- [Challenge]
All the data should come back exactly as it was given.

- [Data block]
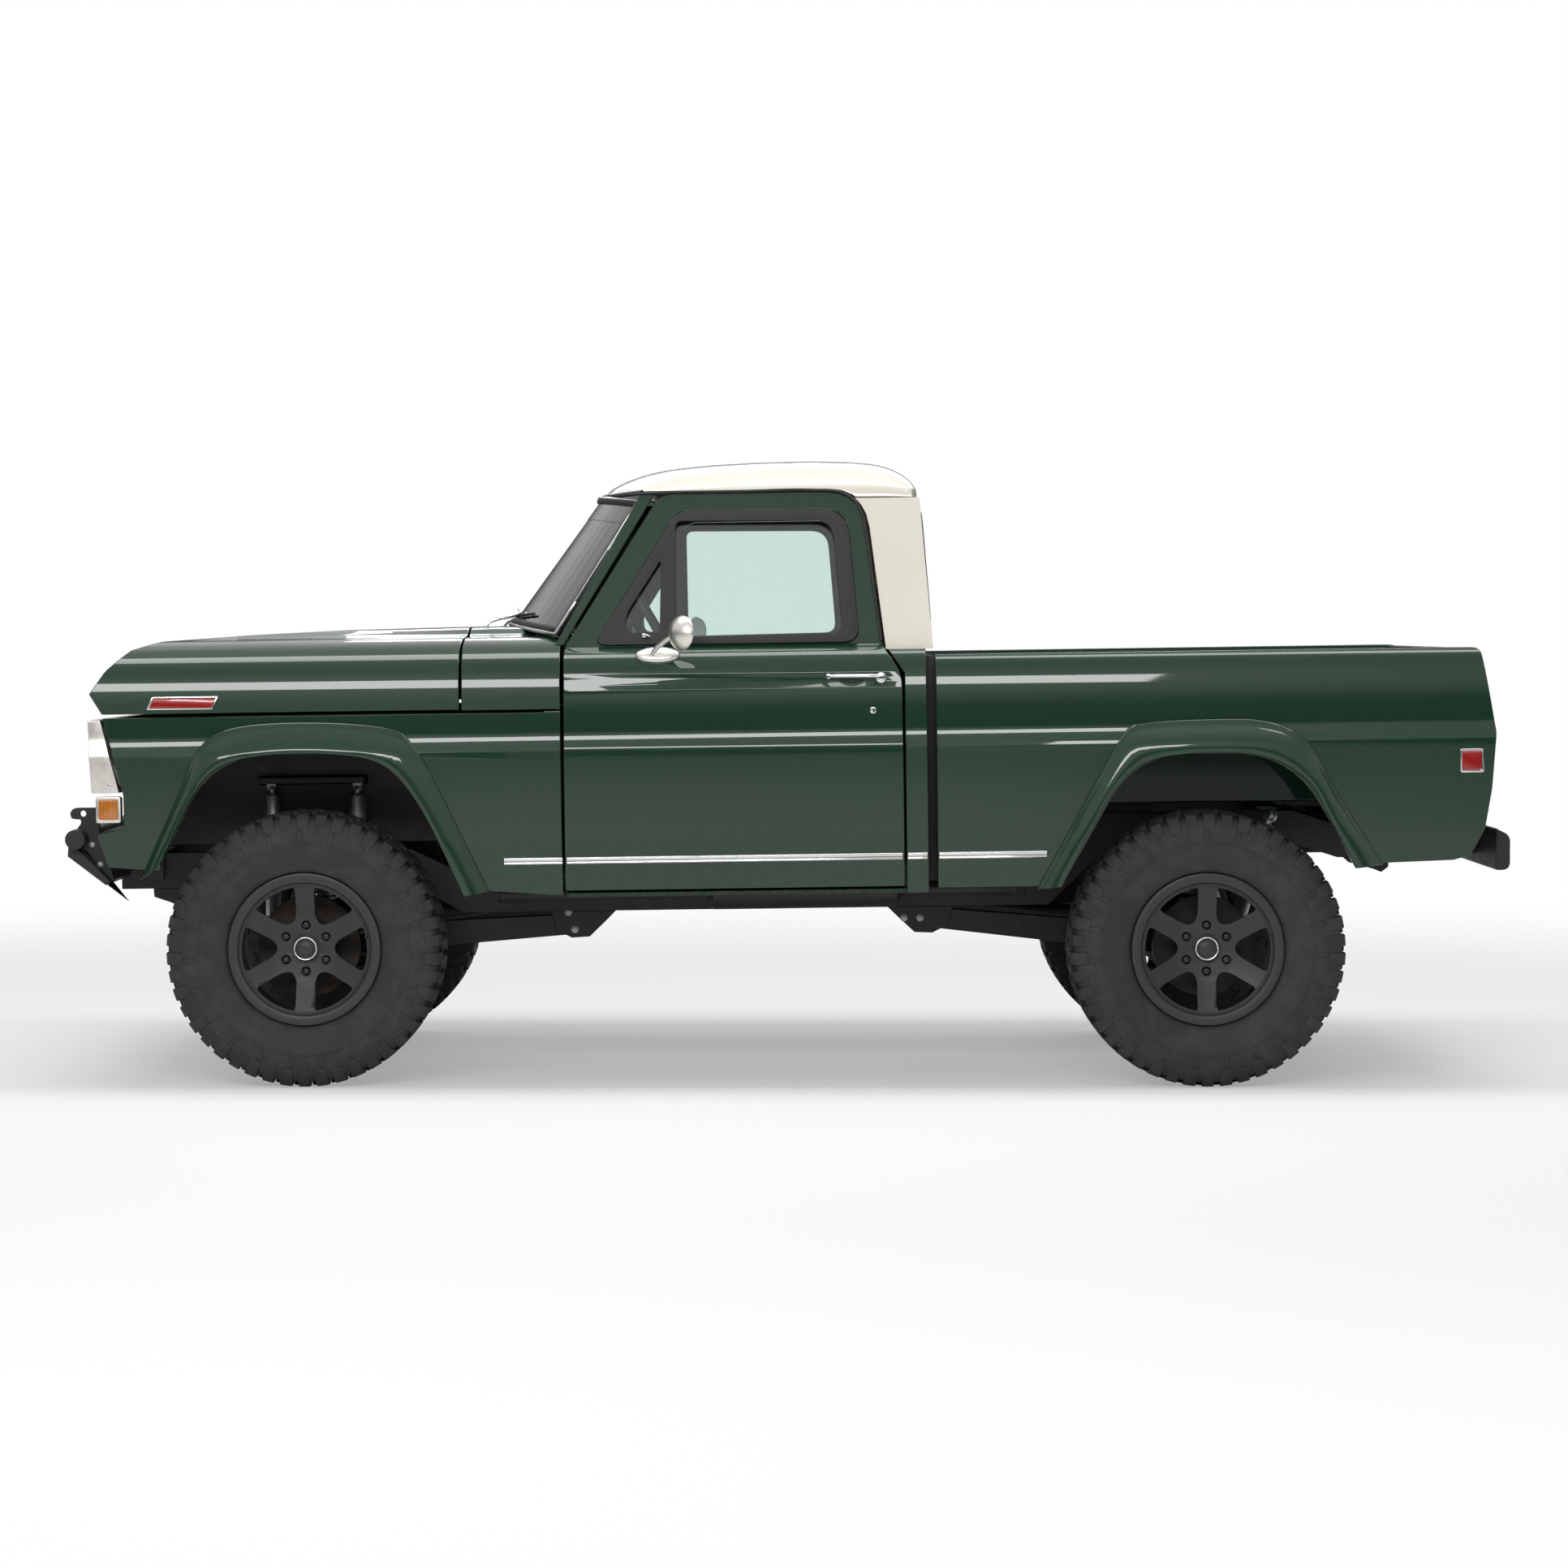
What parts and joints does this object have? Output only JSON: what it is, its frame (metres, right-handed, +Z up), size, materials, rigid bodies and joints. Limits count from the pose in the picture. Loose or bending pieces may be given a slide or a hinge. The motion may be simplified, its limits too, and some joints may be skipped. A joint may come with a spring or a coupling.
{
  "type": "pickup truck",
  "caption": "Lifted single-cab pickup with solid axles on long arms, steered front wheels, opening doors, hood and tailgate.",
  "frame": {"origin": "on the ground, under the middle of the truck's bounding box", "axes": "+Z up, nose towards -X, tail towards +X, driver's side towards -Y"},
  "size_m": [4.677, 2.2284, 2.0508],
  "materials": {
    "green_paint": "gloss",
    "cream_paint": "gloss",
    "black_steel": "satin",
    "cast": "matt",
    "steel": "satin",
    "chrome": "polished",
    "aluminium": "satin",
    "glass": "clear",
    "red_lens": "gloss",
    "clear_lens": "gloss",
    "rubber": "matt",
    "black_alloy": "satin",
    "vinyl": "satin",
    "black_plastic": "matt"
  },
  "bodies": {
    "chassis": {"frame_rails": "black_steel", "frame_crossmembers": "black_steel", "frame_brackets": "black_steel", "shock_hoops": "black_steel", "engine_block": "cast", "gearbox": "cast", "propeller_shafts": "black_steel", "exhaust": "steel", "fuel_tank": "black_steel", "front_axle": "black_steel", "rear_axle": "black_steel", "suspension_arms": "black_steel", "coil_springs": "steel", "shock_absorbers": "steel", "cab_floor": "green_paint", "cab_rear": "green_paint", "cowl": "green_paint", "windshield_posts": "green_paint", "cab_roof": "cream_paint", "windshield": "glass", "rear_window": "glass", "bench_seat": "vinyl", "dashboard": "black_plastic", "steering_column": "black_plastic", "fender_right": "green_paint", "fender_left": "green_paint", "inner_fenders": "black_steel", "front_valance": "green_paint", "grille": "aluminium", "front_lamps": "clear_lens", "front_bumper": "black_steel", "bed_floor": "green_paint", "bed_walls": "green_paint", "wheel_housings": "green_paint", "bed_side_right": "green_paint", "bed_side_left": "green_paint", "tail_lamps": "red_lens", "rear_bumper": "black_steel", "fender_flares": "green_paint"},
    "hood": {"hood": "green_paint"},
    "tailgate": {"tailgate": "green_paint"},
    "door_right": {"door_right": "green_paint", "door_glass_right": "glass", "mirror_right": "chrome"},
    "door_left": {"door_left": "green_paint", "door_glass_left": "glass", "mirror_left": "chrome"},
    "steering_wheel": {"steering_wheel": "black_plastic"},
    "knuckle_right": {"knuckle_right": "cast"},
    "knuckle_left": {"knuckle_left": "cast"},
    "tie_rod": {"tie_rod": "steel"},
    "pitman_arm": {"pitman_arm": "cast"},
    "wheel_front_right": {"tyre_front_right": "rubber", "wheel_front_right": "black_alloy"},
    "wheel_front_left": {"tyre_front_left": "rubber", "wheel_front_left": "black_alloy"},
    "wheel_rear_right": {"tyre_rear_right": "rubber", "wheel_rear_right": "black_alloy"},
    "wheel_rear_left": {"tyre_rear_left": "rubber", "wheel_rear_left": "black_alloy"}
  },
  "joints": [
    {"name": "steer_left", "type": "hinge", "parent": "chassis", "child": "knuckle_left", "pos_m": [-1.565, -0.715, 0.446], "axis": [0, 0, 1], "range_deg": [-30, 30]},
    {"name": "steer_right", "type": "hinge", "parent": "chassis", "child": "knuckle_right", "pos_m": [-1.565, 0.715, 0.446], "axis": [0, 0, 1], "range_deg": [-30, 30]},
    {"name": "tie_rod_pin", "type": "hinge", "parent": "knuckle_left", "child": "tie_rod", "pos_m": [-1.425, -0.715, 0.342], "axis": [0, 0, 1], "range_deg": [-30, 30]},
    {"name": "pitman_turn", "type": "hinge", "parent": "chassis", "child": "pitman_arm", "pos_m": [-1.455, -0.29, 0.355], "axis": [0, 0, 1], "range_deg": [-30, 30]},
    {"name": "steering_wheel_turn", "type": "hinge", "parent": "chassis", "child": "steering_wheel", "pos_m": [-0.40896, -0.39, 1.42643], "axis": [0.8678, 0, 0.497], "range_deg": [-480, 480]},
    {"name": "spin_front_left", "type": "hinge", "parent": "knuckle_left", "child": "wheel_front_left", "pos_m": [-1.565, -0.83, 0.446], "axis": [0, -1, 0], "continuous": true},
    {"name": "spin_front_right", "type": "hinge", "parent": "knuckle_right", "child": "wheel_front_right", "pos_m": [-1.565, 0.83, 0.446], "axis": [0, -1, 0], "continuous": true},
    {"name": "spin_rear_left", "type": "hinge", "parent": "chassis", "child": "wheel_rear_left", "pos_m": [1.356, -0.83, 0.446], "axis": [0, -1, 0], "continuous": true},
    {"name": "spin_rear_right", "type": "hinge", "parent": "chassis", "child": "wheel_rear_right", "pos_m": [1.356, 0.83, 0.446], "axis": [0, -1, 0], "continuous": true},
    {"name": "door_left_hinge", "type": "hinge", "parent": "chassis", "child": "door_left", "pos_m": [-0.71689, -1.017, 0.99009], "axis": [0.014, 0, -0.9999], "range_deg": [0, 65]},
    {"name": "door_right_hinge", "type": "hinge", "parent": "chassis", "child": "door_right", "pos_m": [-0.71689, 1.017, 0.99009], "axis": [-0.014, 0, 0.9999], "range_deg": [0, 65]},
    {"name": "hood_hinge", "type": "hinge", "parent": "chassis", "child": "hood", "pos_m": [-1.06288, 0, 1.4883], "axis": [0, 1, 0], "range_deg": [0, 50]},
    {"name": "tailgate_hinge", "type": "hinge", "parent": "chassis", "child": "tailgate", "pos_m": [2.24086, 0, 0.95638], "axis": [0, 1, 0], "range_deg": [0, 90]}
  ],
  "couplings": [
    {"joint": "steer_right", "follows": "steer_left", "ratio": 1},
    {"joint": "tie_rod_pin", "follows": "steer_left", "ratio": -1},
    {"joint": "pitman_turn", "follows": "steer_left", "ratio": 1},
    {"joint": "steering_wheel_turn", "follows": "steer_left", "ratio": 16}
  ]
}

- [Exercise response]
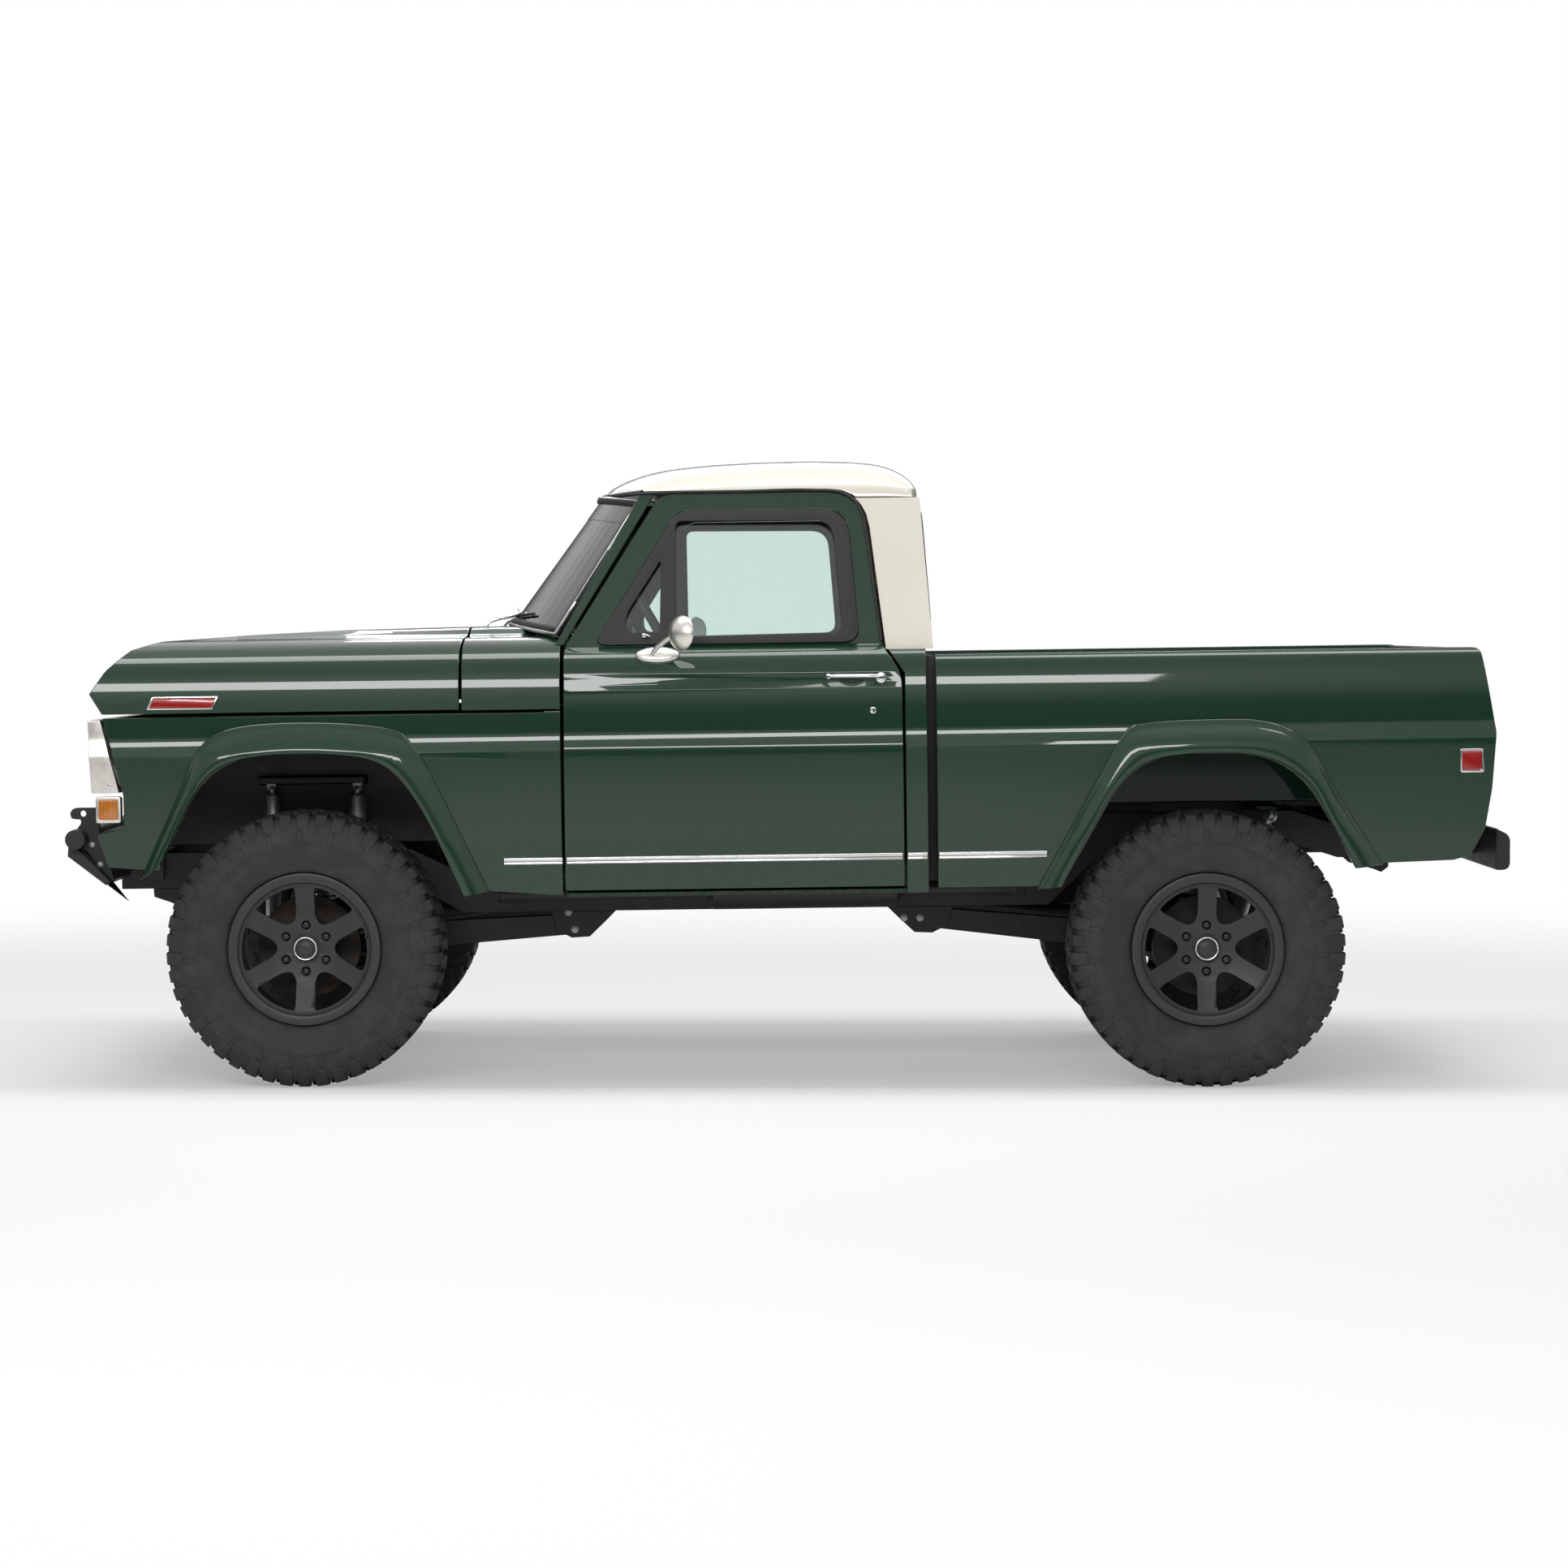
What parts and joints does this object have? Output only JSON: what it is, its frame (metres, right-handed, +Z up), size, materials, rigid bodies and joints. Limits count from the pose in the picture. Loose or bending pieces may be given a slide or a hinge. The motion may be simplified, its limits too, and some joints may be skipped. A joint may come with a spring or a coupling.
{
  "type": "pickup truck",
  "caption": "Lifted single-cab pickup with solid axles on long arms, steered front wheels, opening doors, hood and tailgate.",
  "frame": {"origin": "on the ground, under the middle of the truck's bounding box", "axes": "+Z up, nose towards -X, tail towards +X, driver's side towards -Y"},
  "size_m": [4.677, 2.2284, 2.0508],
  "materials": {
    "green_paint": "gloss",
    "cream_paint": "gloss",
    "black_steel": "satin",
    "cast": "matt",
    "steel": "satin",
    "chrome": "polished",
    "aluminium": "satin",
    "glass": "clear",
    "red_lens": "gloss",
    "clear_lens": "gloss",
    "rubber": "matt",
    "black_alloy": "satin",
    "vinyl": "satin",
    "black_plastic": "matt"
  },
  "bodies": {
    "chassis": {"frame_rails": "black_steel", "frame_crossmembers": "black_steel", "frame_brackets": "black_steel", "shock_hoops": "black_steel", "engine_block": "cast", "gearbox": "cast", "propeller_shafts": "black_steel", "exhaust": "steel", "fuel_tank": "black_steel", "front_axle": "black_steel", "rear_axle": "black_steel", "suspension_arms": "black_steel", "coil_springs": "steel", "shock_absorbers": "steel", "cab_floor": "green_paint", "cab_rear": "green_paint", "cowl": "green_paint", "windshield_posts": "green_paint", "cab_roof": "cream_paint", "windshield": "glass", "rear_window": "glass", "bench_seat": "vinyl", "dashboard": "black_plastic", "steering_column": "black_plastic", "fender_right": "green_paint", "fender_left": "green_paint", "inner_fenders": "black_steel", "front_valance": "green_paint", "grille": "aluminium", "front_lamps": "clear_lens", "front_bumper": "black_steel", "bed_floor": "green_paint", "bed_walls": "green_paint", "wheel_housings": "green_paint", "bed_side_right": "green_paint", "bed_side_left": "green_paint", "tail_lamps": "red_lens", "rear_bumper": "black_steel", "fender_flares": "green_paint"},
    "hood": {"hood": "green_paint"},
    "tailgate": {"tailgate": "green_paint"},
    "door_right": {"door_right": "green_paint", "door_glass_right": "glass", "mirror_right": "chrome"},
    "door_left": {"door_left": "green_paint", "door_glass_left": "glass", "mirror_left": "chrome"},
    "steering_wheel": {"steering_wheel": "black_plastic"},
    "knuckle_right": {"knuckle_right": "cast"},
    "knuckle_left": {"knuckle_left": "cast"},
    "tie_rod": {"tie_rod": "steel"},
    "pitman_arm": {"pitman_arm": "cast"},
    "wheel_front_right": {"tyre_front_right": "rubber", "wheel_front_right": "black_alloy"},
    "wheel_front_left": {"tyre_front_left": "rubber", "wheel_front_left": "black_alloy"},
    "wheel_rear_right": {"tyre_rear_right": "rubber", "wheel_rear_right": "black_alloy"},
    "wheel_rear_left": {"tyre_rear_left": "rubber", "wheel_rear_left": "black_alloy"}
  },
  "joints": [
    {"name": "steer_left", "type": "hinge", "parent": "chassis", "child": "knuckle_left", "pos_m": [-1.565, -0.715, 0.446], "axis": [0, 0, 1], "range_deg": [-30, 30]},
    {"name": "steer_right", "type": "hinge", "parent": "chassis", "child": "knuckle_right", "pos_m": [-1.565, 0.715, 0.446], "axis": [0, 0, 1], "range_deg": [-30, 30]},
    {"name": "tie_rod_pin", "type": "hinge", "parent": "knuckle_left", "child": "tie_rod", "pos_m": [-1.425, -0.715, 0.342], "axis": [0, 0, 1], "range_deg": [-30, 30]},
    {"name": "pitman_turn", "type": "hinge", "parent": "chassis", "child": "pitman_arm", "pos_m": [-1.455, -0.29, 0.355], "axis": [0, 0, 1], "range_deg": [-30, 30]},
    {"name": "steering_wheel_turn", "type": "hinge", "parent": "chassis", "child": "steering_wheel", "pos_m": [-0.40896, -0.39, 1.42643], "axis": [0.8678, 0, 0.497], "range_deg": [-480, 480]},
    {"name": "spin_front_left", "type": "hinge", "parent": "knuckle_left", "child": "wheel_front_left", "pos_m": [-1.565, -0.83, 0.446], "axis": [0, -1, 0], "continuous": true},
    {"name": "spin_front_right", "type": "hinge", "parent": "knuckle_right", "child": "wheel_front_right", "pos_m": [-1.565, 0.83, 0.446], "axis": [0, -1, 0], "continuous": true},
    {"name": "spin_rear_left", "type": "hinge", "parent": "chassis", "child": "wheel_rear_left", "pos_m": [1.356, -0.83, 0.446], "axis": [0, -1, 0], "continuous": true},
    {"name": "spin_rear_right", "type": "hinge", "parent": "chassis", "child": "wheel_rear_right", "pos_m": [1.356, 0.83, 0.446], "axis": [0, -1, 0], "continuous": true},
    {"name": "door_left_hinge", "type": "hinge", "parent": "chassis", "child": "door_left", "pos_m": [-0.71689, -1.017, 0.99009], "axis": [0.014, 0, -0.9999], "range_deg": [0, 65]},
    {"name": "door_right_hinge", "type": "hinge", "parent": "chassis", "child": "door_right", "pos_m": [-0.71689, 1.017, 0.99009], "axis": [-0.014, 0, 0.9999], "range_deg": [0, 65]},
    {"name": "hood_hinge", "type": "hinge", "parent": "chassis", "child": "hood", "pos_m": [-1.06288, 0, 1.4883], "axis": [0, 1, 0], "range_deg": [0, 50]},
    {"name": "tailgate_hinge", "type": "hinge", "parent": "chassis", "child": "tailgate", "pos_m": [2.24086, 0, 0.95638], "axis": [0, 1, 0], "range_deg": [0, 90]}
  ],
  "couplings": [
    {"joint": "steer_right", "follows": "steer_left", "ratio": 1},
    {"joint": "tie_rod_pin", "follows": "steer_left", "ratio": -1},
    {"joint": "pitman_turn", "follows": "steer_left", "ratio": 1},
    {"joint": "steering_wheel_turn", "follows": "steer_left", "ratio": 16}
  ]
}